More details can be found in this question on zhihu.

### Discussion

Why don’t we just solve $$\mathbf{h}=P^{\dagger}\mathbf{x}$$ directly instead of rewriting it in terms of $$S_{\mu}$$ and $$S_{\epsilon}$$?

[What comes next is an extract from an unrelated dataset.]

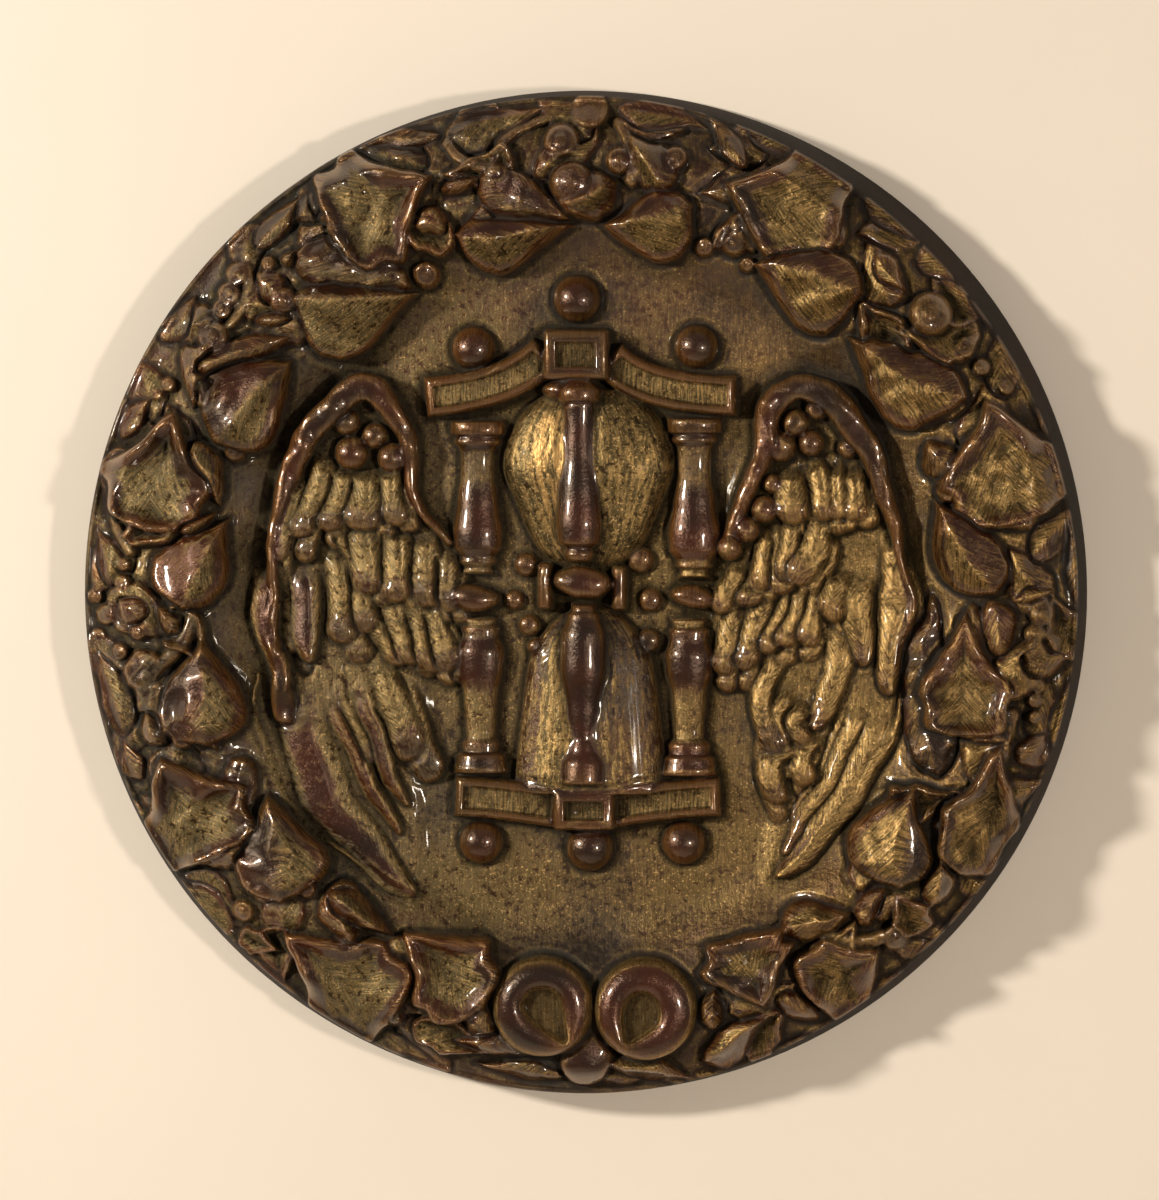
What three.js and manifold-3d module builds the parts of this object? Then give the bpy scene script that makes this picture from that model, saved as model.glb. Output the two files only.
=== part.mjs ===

Because it is not the only solution, since $$\mathbf{h}$$ has one more degree of freedom than $$\mathbf{x}$$. The scatter matrices of Linear Discriminant Analysis (LDA) mentioned in the paper can be thought of as another solution for $$\mathbf{x}=P\mathbf{h}$$. This is sort of analogous to the biased variance estimation because we don’t know where is the true mean $$\mu$$.

So the paper has shown doing EM is a smarter choice.